● **INFORMATION SUPPLIED**

* * * * * * *

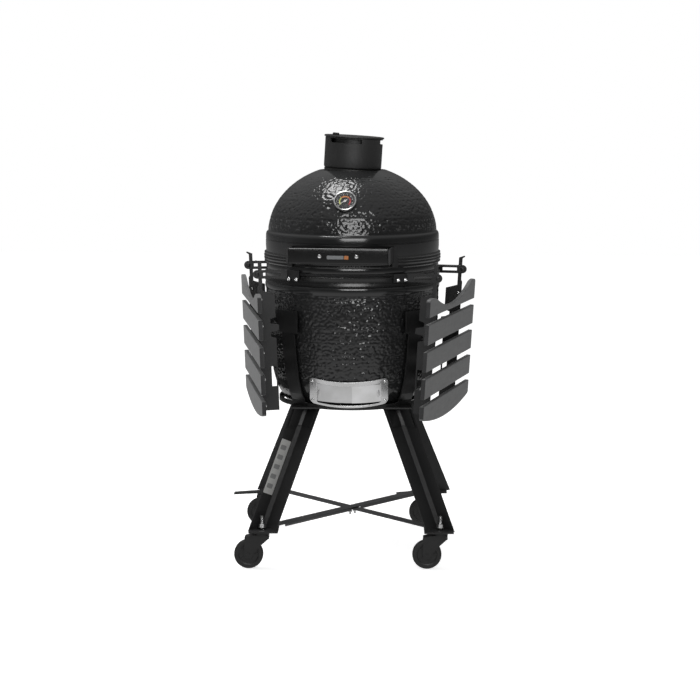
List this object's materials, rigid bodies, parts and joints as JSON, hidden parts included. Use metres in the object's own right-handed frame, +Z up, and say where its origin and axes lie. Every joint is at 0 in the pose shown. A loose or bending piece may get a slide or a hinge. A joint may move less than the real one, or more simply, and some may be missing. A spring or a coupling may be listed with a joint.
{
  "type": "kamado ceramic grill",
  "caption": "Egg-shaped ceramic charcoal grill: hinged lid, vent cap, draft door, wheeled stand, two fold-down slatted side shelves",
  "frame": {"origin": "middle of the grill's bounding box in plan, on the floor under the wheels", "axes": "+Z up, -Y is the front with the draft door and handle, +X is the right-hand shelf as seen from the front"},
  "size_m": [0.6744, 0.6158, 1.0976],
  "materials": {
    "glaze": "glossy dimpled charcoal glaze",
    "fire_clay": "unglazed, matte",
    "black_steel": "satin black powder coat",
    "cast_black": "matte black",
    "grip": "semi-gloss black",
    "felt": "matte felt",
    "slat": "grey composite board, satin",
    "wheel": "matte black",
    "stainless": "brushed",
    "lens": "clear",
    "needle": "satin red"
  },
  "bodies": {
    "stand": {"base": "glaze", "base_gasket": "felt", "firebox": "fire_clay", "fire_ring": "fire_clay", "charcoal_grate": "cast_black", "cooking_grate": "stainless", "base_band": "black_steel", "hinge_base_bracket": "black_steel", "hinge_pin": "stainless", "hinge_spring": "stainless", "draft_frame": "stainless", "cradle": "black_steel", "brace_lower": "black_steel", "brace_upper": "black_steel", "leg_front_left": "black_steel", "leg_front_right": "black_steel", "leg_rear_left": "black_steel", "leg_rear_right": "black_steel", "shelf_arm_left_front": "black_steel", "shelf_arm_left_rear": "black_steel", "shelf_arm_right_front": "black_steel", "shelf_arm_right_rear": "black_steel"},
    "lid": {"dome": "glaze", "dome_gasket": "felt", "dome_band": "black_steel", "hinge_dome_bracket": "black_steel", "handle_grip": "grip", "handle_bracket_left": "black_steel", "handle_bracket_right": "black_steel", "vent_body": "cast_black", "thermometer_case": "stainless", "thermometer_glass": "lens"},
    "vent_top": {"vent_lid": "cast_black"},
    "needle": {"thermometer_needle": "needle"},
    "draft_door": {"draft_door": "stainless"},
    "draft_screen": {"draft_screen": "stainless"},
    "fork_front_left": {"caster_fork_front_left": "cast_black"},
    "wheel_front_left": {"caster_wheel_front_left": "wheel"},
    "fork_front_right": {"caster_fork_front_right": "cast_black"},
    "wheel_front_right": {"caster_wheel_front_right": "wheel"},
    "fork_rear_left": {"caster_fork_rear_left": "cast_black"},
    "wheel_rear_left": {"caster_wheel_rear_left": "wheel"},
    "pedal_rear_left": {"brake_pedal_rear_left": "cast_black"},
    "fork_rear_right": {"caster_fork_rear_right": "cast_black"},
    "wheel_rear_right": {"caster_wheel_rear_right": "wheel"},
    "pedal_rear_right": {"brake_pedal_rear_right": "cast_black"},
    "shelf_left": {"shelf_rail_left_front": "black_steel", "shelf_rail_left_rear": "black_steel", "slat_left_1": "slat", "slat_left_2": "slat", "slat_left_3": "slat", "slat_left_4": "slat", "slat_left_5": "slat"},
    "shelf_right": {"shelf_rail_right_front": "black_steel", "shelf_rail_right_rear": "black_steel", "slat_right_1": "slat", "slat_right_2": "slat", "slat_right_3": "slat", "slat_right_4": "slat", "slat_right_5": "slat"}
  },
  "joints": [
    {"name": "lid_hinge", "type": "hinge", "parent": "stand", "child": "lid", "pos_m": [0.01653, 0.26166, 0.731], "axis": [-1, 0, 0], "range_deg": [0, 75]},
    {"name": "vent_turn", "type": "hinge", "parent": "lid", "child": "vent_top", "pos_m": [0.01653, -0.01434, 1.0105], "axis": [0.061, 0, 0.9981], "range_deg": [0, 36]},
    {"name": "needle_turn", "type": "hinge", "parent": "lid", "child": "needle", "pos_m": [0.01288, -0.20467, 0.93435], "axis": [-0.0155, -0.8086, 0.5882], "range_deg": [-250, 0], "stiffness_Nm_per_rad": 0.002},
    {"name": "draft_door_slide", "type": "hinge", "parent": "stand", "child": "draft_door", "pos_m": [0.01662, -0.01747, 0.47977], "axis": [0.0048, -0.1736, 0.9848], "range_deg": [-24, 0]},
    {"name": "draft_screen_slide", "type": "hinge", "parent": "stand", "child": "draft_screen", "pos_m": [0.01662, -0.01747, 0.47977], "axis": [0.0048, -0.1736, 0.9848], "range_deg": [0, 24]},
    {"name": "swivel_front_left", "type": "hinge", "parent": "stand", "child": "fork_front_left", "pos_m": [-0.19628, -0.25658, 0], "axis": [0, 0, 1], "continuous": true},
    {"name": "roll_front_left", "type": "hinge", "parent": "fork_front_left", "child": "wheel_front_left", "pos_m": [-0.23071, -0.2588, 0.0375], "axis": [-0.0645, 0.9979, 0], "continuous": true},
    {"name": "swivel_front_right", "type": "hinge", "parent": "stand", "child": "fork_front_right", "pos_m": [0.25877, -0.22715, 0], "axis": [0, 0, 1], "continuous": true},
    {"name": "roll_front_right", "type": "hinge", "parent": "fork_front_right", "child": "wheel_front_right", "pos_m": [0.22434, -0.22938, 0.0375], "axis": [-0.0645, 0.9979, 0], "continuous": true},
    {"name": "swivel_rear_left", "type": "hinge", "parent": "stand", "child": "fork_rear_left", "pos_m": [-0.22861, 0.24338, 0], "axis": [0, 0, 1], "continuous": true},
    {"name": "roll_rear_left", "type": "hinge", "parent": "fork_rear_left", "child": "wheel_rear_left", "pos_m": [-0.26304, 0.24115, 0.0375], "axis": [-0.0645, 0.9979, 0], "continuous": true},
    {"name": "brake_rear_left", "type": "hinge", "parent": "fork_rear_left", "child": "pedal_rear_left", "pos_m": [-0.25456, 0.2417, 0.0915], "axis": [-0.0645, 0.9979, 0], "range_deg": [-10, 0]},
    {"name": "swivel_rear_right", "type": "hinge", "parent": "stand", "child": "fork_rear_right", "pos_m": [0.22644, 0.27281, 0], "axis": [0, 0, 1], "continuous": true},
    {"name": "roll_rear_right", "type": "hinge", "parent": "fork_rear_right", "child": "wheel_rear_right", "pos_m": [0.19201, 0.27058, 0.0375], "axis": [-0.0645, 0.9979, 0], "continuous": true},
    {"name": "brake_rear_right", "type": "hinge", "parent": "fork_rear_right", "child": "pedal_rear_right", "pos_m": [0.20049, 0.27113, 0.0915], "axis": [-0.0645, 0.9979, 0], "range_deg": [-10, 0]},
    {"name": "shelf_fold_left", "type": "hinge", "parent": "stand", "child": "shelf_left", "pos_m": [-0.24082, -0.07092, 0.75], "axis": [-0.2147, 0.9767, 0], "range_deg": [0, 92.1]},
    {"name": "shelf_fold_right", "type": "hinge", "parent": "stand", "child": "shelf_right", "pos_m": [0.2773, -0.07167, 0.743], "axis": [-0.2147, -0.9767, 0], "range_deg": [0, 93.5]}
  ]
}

* * * * * * *

● **CHALLENGE**
From the listing above, reproduce all the lines exactly.

● **SOLUTION TO THE EXERCISE**
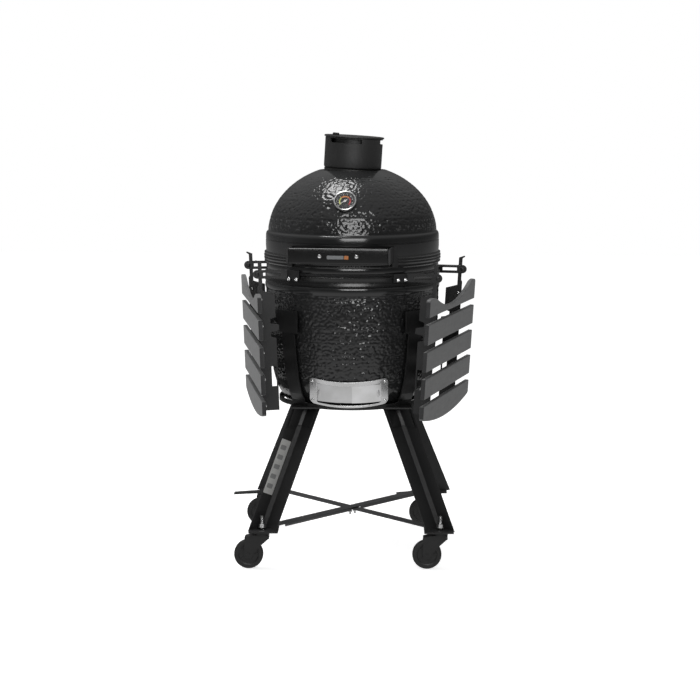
List this object's materials, rigid bodies, parts and joints as JSON, hidden parts included. Use metres in the object's own right-handed frame, +Z up, and say where its origin and axes lie. Every joint is at 0 in the pose shown. A loose or bending piece may get a slide or a hinge. A joint may move less than the real one, or more simply, and some may be missing. A spring or a coupling may be listed with a joint.
{
  "type": "kamado ceramic grill",
  "caption": "Egg-shaped ceramic charcoal grill: hinged lid, vent cap, draft door, wheeled stand, two fold-down slatted side shelves",
  "frame": {"origin": "middle of the grill's bounding box in plan, on the floor under the wheels", "axes": "+Z up, -Y is the front with the draft door and handle, +X is the right-hand shelf as seen from the front"},
  "size_m": [0.6744, 0.6158, 1.0976],
  "materials": {
    "glaze": "glossy dimpled charcoal glaze",
    "fire_clay": "unglazed, matte",
    "black_steel": "satin black powder coat",
    "cast_black": "matte black",
    "grip": "semi-gloss black",
    "felt": "matte felt",
    "slat": "grey composite board, satin",
    "wheel": "matte black",
    "stainless": "brushed",
    "lens": "clear",
    "needle": "satin red"
  },
  "bodies": {
    "stand": {"base": "glaze", "base_gasket": "felt", "firebox": "fire_clay", "fire_ring": "fire_clay", "charcoal_grate": "cast_black", "cooking_grate": "stainless", "base_band": "black_steel", "hinge_base_bracket": "black_steel", "hinge_pin": "stainless", "hinge_spring": "stainless", "draft_frame": "stainless", "cradle": "black_steel", "brace_lower": "black_steel", "brace_upper": "black_steel", "leg_front_left": "black_steel", "leg_front_right": "black_steel", "leg_rear_left": "black_steel", "leg_rear_right": "black_steel", "shelf_arm_left_front": "black_steel", "shelf_arm_left_rear": "black_steel", "shelf_arm_right_front": "black_steel", "shelf_arm_right_rear": "black_steel"},
    "lid": {"dome": "glaze", "dome_gasket": "felt", "dome_band": "black_steel", "hinge_dome_bracket": "black_steel", "handle_grip": "grip", "handle_bracket_left": "black_steel", "handle_bracket_right": "black_steel", "vent_body": "cast_black", "thermometer_case": "stainless", "thermometer_glass": "lens"},
    "vent_top": {"vent_lid": "cast_black"},
    "needle": {"thermometer_needle": "needle"},
    "draft_door": {"draft_door": "stainless"},
    "draft_screen": {"draft_screen": "stainless"},
    "fork_front_left": {"caster_fork_front_left": "cast_black"},
    "wheel_front_left": {"caster_wheel_front_left": "wheel"},
    "fork_front_right": {"caster_fork_front_right": "cast_black"},
    "wheel_front_right": {"caster_wheel_front_right": "wheel"},
    "fork_rear_left": {"caster_fork_rear_left": "cast_black"},
    "wheel_rear_left": {"caster_wheel_rear_left": "wheel"},
    "pedal_rear_left": {"brake_pedal_rear_left": "cast_black"},
    "fork_rear_right": {"caster_fork_rear_right": "cast_black"},
    "wheel_rear_right": {"caster_wheel_rear_right": "wheel"},
    "pedal_rear_right": {"brake_pedal_rear_right": "cast_black"},
    "shelf_left": {"shelf_rail_left_front": "black_steel", "shelf_rail_left_rear": "black_steel", "slat_left_1": "slat", "slat_left_2": "slat", "slat_left_3": "slat", "slat_left_4": "slat", "slat_left_5": "slat"},
    "shelf_right": {"shelf_rail_right_front": "black_steel", "shelf_rail_right_rear": "black_steel", "slat_right_1": "slat", "slat_right_2": "slat", "slat_right_3": "slat", "slat_right_4": "slat", "slat_right_5": "slat"}
  },
  "joints": [
    {"name": "lid_hinge", "type": "hinge", "parent": "stand", "child": "lid", "pos_m": [0.01653, 0.26166, 0.731], "axis": [-1, 0, 0], "range_deg": [0, 75]},
    {"name": "vent_turn", "type": "hinge", "parent": "lid", "child": "vent_top", "pos_m": [0.01653, -0.01434, 1.0105], "axis": [0.061, 0, 0.9981], "range_deg": [0, 36]},
    {"name": "needle_turn", "type": "hinge", "parent": "lid", "child": "needle", "pos_m": [0.01288, -0.20467, 0.93435], "axis": [-0.0155, -0.8086, 0.5882], "range_deg": [-250, 0], "stiffness_Nm_per_rad": 0.002},
    {"name": "draft_door_slide", "type": "hinge", "parent": "stand", "child": "draft_door", "pos_m": [0.01662, -0.01747, 0.47977], "axis": [0.0048, -0.1736, 0.9848], "range_deg": [-24, 0]},
    {"name": "draft_screen_slide", "type": "hinge", "parent": "stand", "child": "draft_screen", "pos_m": [0.01662, -0.01747, 0.47977], "axis": [0.0048, -0.1736, 0.9848], "range_deg": [0, 24]},
    {"name": "swivel_front_left", "type": "hinge", "parent": "stand", "child": "fork_front_left", "pos_m": [-0.19628, -0.25658, 0], "axis": [0, 0, 1], "continuous": true},
    {"name": "roll_front_left", "type": "hinge", "parent": "fork_front_left", "child": "wheel_front_left", "pos_m": [-0.23071, -0.2588, 0.0375], "axis": [-0.0645, 0.9979, 0], "continuous": true},
    {"name": "swivel_front_right", "type": "hinge", "parent": "stand", "child": "fork_front_right", "pos_m": [0.25877, -0.22715, 0], "axis": [0, 0, 1], "continuous": true},
    {"name": "roll_front_right", "type": "hinge", "parent": "fork_front_right", "child": "wheel_front_right", "pos_m": [0.22434, -0.22938, 0.0375], "axis": [-0.0645, 0.9979, 0], "continuous": true},
    {"name": "swivel_rear_left", "type": "hinge", "parent": "stand", "child": "fork_rear_left", "pos_m": [-0.22861, 0.24338, 0], "axis": [0, 0, 1], "continuous": true},
    {"name": "roll_rear_left", "type": "hinge", "parent": "fork_rear_left", "child": "wheel_rear_left", "pos_m": [-0.26304, 0.24115, 0.0375], "axis": [-0.0645, 0.9979, 0], "continuous": true},
    {"name": "brake_rear_left", "type": "hinge", "parent": "fork_rear_left", "child": "pedal_rear_left", "pos_m": [-0.25456, 0.2417, 0.0915], "axis": [-0.0645, 0.9979, 0], "range_deg": [-10, 0]},
    {"name": "swivel_rear_right", "type": "hinge", "parent": "stand", "child": "fork_rear_right", "pos_m": [0.22644, 0.27281, 0], "axis": [0, 0, 1], "continuous": true},
    {"name": "roll_rear_right", "type": "hinge", "parent": "fork_rear_right", "child": "wheel_rear_right", "pos_m": [0.19201, 0.27058, 0.0375], "axis": [-0.0645, 0.9979, 0], "continuous": true},
    {"name": "brake_rear_right", "type": "hinge", "parent": "fork_rear_right", "child": "pedal_rear_right", "pos_m": [0.20049, 0.27113, 0.0915], "axis": [-0.0645, 0.9979, 0], "range_deg": [-10, 0]},
    {"name": "shelf_fold_left", "type": "hinge", "parent": "stand", "child": "shelf_left", "pos_m": [-0.24082, -0.07092, 0.75], "axis": [-0.2147, 0.9767, 0], "range_deg": [0, 92.1]},
    {"name": "shelf_fold_right", "type": "hinge", "parent": "stand", "child": "shelf_right", "pos_m": [0.2773, -0.07167, 0.743], "axis": [-0.2147, -0.9767, 0], "range_deg": [0, 93.5]}
  ]
}